» **Data**
● ● ● ● ●
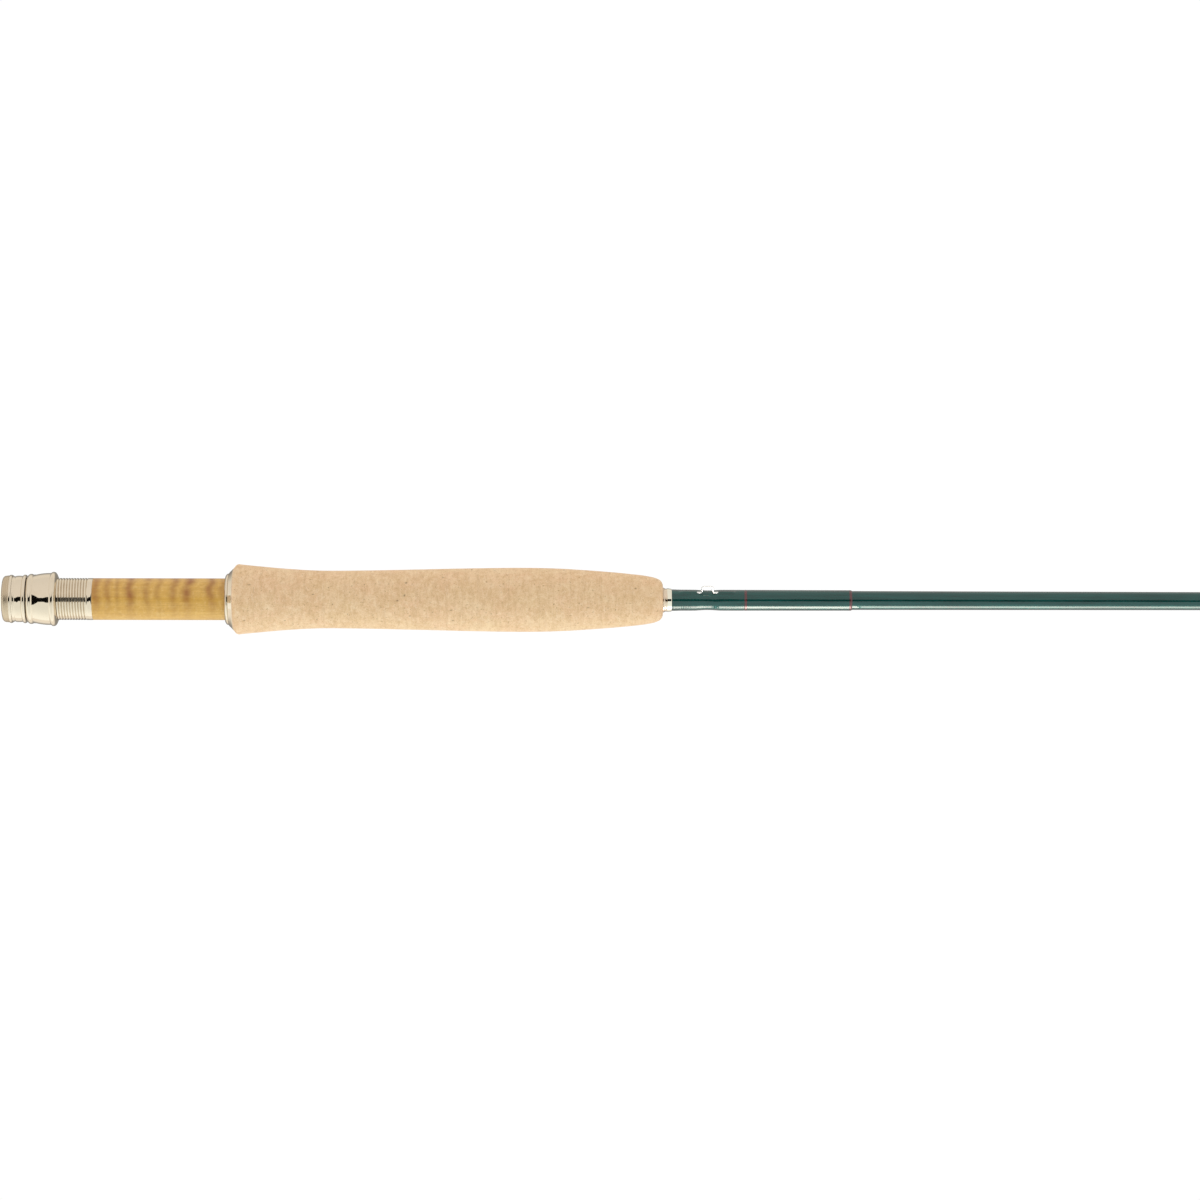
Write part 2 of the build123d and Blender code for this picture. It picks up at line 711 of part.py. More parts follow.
# ---------------------------------------------------------------- snake guides
# one open turn of wire with a foot at each end; seen along the rod it is a full circle
for i, (xc, inner, wire, half) in enumerate(
    zip(SNAKE_X, SNAKE_INNER_R, SNAKE_WIRE_R, SNAKE_HALF), start=1
):
    radius_at = mid_r if xc < TIP_START else tip_r
    ring_r = inner + wire
    foot_z = -(radius_at(xc - half - SNAKE_FOOT) + wire + 0.04)
    centre_z = foot_z - ring_r
    points = [(xc - half - SNAKE_FOOT, 0, foot_z)]
    steps = 12
    for k in range(steps + 1):
        a = 2 * math.pi * k / steps
        points.append(
            (
                xc - half + 2 * half * k / steps,
                ring_r * math.sin(a),
                centre_z + ring_r * math.cos(a),
            )
        )
    points.append((xc + half + SNAKE_FOOT, 0, foot_z))
    with BuildPart() as snake_guide:
        with BuildLine() as snake_path:
            FilletPolyline(*points, radius=[0.75] + [ring_r * 0.88] * (steps - 1) + [0.75])
        with BuildSketch(Plane(snake_path.line @ 0, z_dir=snake_path.line % 0)):
            Circle(wire)
        sweep()
    snake_guide.part.label = f"snake_guide_{i}"
    export_step(snake_guide.part, f"parts/snake_guide_{i}.step")

    with BuildPart() as snake_wraps:
        for sx in (-1, 1):
            near = xc + sx * (half + 1.4)
            far = xc + sx * (half + SNAKE_FOOT + 2.2)
            x0, x1 = min(near, far), max(near, far)
            with BuildSketch():
                with BuildLine():
                    Polyline(
                        (x0, 0),
                        (x0, radius_at(x0) + 0.10),
                        (x0 + 0.4, radius_at(x0) + THREAD_BUILD + 0.02),
                        (x1 - 0.4, radius_at(x1) + THREAD_BUILD + 0.02),
                        (x1, radius_at(x1) + 0.10),
                        (x1, 0),
                        close=True,
                    )
                make_face()
            revolve(axis=Axis.X)
            ridge_end = xc + sx * (half + SNAKE_FOOT + 1.0)
            r0, r1 = min(near + sx * 0.1, ridge_end), max(near + sx * 0.1, ridge_end)
            with BuildSketch(Plane.YZ.offset(r0)):
                with Locations((0, foot_z + 0.1)):
                    Circle(wire + 0.30)
            extrude(amount=r1 - r0)
            f0 = min(xc + sx * (half + 0.2), xc + sx * (half + SNAKE_FOOT + 0.1))
            with BuildSketch(Plane.YZ.offset(f0)):
                with Locations((0, foot_z)):
                    Circle(wire + 0.03)
            extrude(amount=SNAKE_FOOT - 0.1, mode=Mode.SUBTRACT)
        with BuildSketch():
            with BuildLine():
                Polyline(
                    (xc - 16, 0),
                    (xc - 16, radius_at(xc - 16) + 0.02),
                    (xc + 16, radius_at(xc + 16) + 0.02),
                    (xc + 16, 0),
                    close=True,
                )
            make_face()
        revolve(axis=Axis.X, mode=Mode.SUBTRACT)
    snake_wraps.part.label = f"snake_wraps_{i}"
    export_step(snake_wraps.part, f"parts/snake_wraps_{i}.step")

# ---------------------------------------------------------------- tip-top
# tube glued over the tip, two braces, and a ring that the line runs out through
TUBE_R = tip_r(TIP_END) + 0.45
RING_X = ROD_LENGTH - 0.7
RING_Z = -3.95
with BuildPart() as tip_top_tube:
    with BuildSketch():
        with BuildLine():
            Polyline(
                (TIP_END - 8, tip_r(TIP_END - 8) + 0.05),
                (TIP_END - 8, TUBE_R - 0.15),
                (TIP_END - 7.8, TUBE_R),
                (TIP_END + 0.8, TUBE_R),
                (TIP_END + 1.1, TUBE_R - 0.3),
                (TIP_END + 1.1, 0),
                (TIP_END + 0.05, 0),
                (TIP_END + 0.05, tip_r(TIP_END - 8) + 0.05),
                close=True,
            )
        make_face()
    revolve(axis=Axis.X)
    for sy in (-1, 1):
        with BuildLine() as brace_path:
            FilletPolyline(
                (TIP_END - 3.2, sy * 0.78, -0.95),
                (TIP_END + 2.2, sy * 1.55, -1.35),
                (RING_X, sy * 2.72, RING_Z + 0.55),
                radius=1.2,
            )
        with BuildSketch(Plane(brace_path.line @ 0, z_dir=brace_path.line % 0)):
            Circle(0.36)
        sweep()
    with BuildSketch(Plane.YZ.offset(RING_X - 0.62)):
        with Locations((0, RING_Z)):
            Circle(TIP_RING_R + 1.0)
            Circle(TIP_RING_R + 0.52, mode=Mode.SUBTRACT)
    extrude(amount=1.24)
    with BuildSketch(Plane.YZ.offset(RING_X - 2.0)):
        with Locations((0, RING_Z)):
            Circle(TIP_RING_R + 0.52)
    extrude(amount=4.0, mode=Mode.SUBTRACT)
tip_top_tube.part.label = "tip_top_tube"
export_step(tip_top_tube.part, "parts/tip_top_tube.step")

with BuildPart() as tip_top_ring:
    with BuildSketch(Plane.XZ):
        with BuildLine():
            Polyline(
                (RING_X - 0.62, RING_Z + TIP_RING_R + 0.50),
                (RING_X - 0.62, RING_Z + TIP_RING_R + 0.20),
                (RING_X - 0.42, RING_Z + TIP_RING_R),
                (RING_X + 0.42, RING_Z + TIP_RING_R),
                (RING_X + 0.62, RING_Z + TIP_RING_R + 0.20),
                (RING_X + 0.62, RING_Z + TIP_RING_R + 0.50),
                close=True,
            )
        make_face()
    revolve(axis=Axis((RING_X, 0, RING_Z), (1, 0, 0)))
tip_top_ring.part.label = "tip_top_ring"
export_step(tip_top_ring.part, "parts/tip_top_ring.step")

with BuildPart() as tip_top_wrap:
    with BuildSketch():
        with BuildLine():
            Polyline(
                (TIP_END - 15.0, tip_r(TIP_END - 15.0) + 0.02),
                (TIP_END - 14.6, tip_r(TIP_END - 14.6) + THREAD_BUILD),
                (TIP_END - 8.4, TUBE_R - 0.02),
                (TIP_END - 8.05, TUBE_R - 0.10),
                (TIP_END - 8.05, tip_r(TIP_END - 8.05) + 0.02),
                close=True,
            )
        make_face()
    revolve(axis=Axis.X)
tip_top_wrap.part.label = "tip_top_wrap"
export_step(tip_top_wrap.part, "parts/tip_top_wrap.step")
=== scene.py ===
import json
import math

import bpy
import numpy as np
from mathutils import Matrix, Vector


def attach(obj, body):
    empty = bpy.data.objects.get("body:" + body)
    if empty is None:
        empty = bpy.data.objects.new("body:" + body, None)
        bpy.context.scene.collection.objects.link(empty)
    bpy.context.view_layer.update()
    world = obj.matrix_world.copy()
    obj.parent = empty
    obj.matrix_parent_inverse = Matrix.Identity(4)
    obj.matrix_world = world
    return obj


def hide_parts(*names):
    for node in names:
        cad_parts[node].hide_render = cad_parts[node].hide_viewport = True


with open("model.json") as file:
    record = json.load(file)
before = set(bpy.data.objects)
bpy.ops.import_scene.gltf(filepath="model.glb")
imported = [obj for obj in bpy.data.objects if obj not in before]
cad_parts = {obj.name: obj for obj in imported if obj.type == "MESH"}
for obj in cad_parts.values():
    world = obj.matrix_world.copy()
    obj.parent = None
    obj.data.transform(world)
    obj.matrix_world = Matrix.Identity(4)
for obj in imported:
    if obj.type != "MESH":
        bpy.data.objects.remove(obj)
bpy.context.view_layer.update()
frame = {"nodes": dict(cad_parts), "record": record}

scene = bpy.context.scene
nodes = frame["nodes"]
MM = 0.001
rng = np.random.default_rng(20)


# ------------------------------------------------------------------ camera
# straight down on the rod's plain side; the picture's right is +X and its top is +Y
CAM_X = 0.24667
CAM_D = 1.88
VIEW_W = 0.4962
cam_data = bpy.data.cameras.new("camera")
cam_data.sensor_width = 36.0
cam_data.lens = 36.0 * CAM_D / VIEW_W
cam_data.clip_start = 0.02
cam_data.clip_end = 60.0
cam = bpy.data.objects.new("camera", cam_data)
scene.collection.objects.link(cam)
cam.location = (CAM_X, 0.0, CAM_D)
cam.rotation_euler = (0.0, 0.0, math.radians(0.11))
scene.camera = cam
scene.view_settings.view_transform = "Standard"
scene.view_settings.look = "None"


# ------------------------------------------------------------------ node helpers
class Nodes:
    """Short forms for building a node tree."""

    def __init__(self, tree):
        self.tree = tree
        self.tree.nodes.clear()

    def add(self, kind, **props):
        n = self.tree.nodes.new(kind)
        for k, v in props.items():
            setattr(n, k, v)
        return n

    def link(self, a, b):
        self.tree.links.new(a, b)

    def put(self, socket, value):
        if value is None:
            return
        if hasattr(value, "is_output"):
            self.link(value, socket)
        else:
            socket.default_value = value

    def math(self, op, a, b=None, c=None, clamp=False):
        n = self.add("ShaderNodeMath", operation=op, use_clamp=clamp)
        for i, v in enumerate((a, b, c)):
            self.put(n.inputs[i], v)
        return n.outputs[0]

    def coords(self, scale=(1, 1, 1), loc=(0, 0, 0), rot=(0, 0, 0)):
        tc = self.add("ShaderNodeTexCoord")
        mp = self.add("ShaderNodeMapping")
        self.link(tc.outputs["Object"], mp.inputs["Vector"])
        mp.inputs["Scale"].default_value = scale
        mp.inputs["Location"].default_value = loc
        mp.inputs["Rotation"].default_value = rot
        return mp.outputs[0]

    def noise(self, vec, scale=1.0, detail=3.0, rough=0.55, distort=0.0):
        n = self.add("ShaderNodeTexNoise")
        self.link(vec, n.inputs["Vector"])
        n.inputs["Scale"].default_value = scale
        n.inputs["Detail"].default_value = detail
        n.inputs["Roughness"].default_value = rough
        n.inputs["Distortion"].default_value = distort
        return n.outputs["Fac"]

    def ramp(self, fac, stops, interp="LINEAR"):
        n = self.add("ShaderNodeValToRGB")
        n.color_ramp.interpolation = interp
        el = n.color_ramp.elements
        while len(el) < len(stops):
            el.new(0.5)
        for e, (p, c) in zip(el, stops):
            e.position = p
            e.color = (*c, 1.0) if len(c) == 3 else c
        self.put(n.inputs[0], fac)
        return n.outputs[0]

    def fit(self, v, a, b, c, d, smooth=False):
        n = self.add("ShaderNodeMapRange")
        n.clamp = True
        if smooth:
            n.interpolation_type = "SMOOTHSTEP"
        self.put(n.inputs["Value"], v)
        for k, val in zip(("From Min", "From Max", "To Min", "To Max"), (a, b, c, d)):
            n.inputs[k].default_value = val
        return n.outputs["Result"]

    def mix(self, fac, a, b, blend="MIX"):
        n = self.add("ShaderNodeMix", data_type="RGBA", blend_type=blend)
        n.clamp_factor = True
        self.put(n.inputs[0], fac)
        self.put(n.inputs[6], (*a, 1.0) if isinstance(a, tuple) and len(a) == 3 else a)
        self.put(n.inputs[7], (*b, 1.0) if isinstance(b, tuple) and len(b) == 3 else b)
        return n.outputs[2]

    def bump(self, height, strength, distance, normal=None):
        n = self.add("ShaderNodeBump")
        n.inputs["Strength"].default_value = strength
        n.inputs["Distance"].default_value = distance
        self.link(height, n.inputs["Height"])
        if normal is not None:
            self.link(normal, n.inputs["Normal"])
        return n.outputs[0]

    def attr(self, name):
        n = self.add("ShaderNodeAttribute", attribute_name=name)
        return n.outputs["Fac"]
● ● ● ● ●
» **Task**
Above is a listing; print exactly its lines from the one with "in imported if" through the one with "rng = np.random.default_rng(20)", and no other lines.

» **Problem solution**
cad_parts = {obj.name: obj for obj in imported if obj.type == "MESH"}
for obj in cad_parts.values():
    world = obj.matrix_world.copy()
    obj.parent = None
    obj.data.transform(world)
    obj.matrix_world = Matrix.Identity(4)
for obj in imported:
    if obj.type != "MESH":
        bpy.data.objects.remove(obj)
bpy.context.view_layer.update()
frame = {"nodes": dict(cad_parts), "record": record}

scene = bpy.context.scene
nodes = frame["nodes"]
MM = 0.001
rng = np.random.default_rng(20)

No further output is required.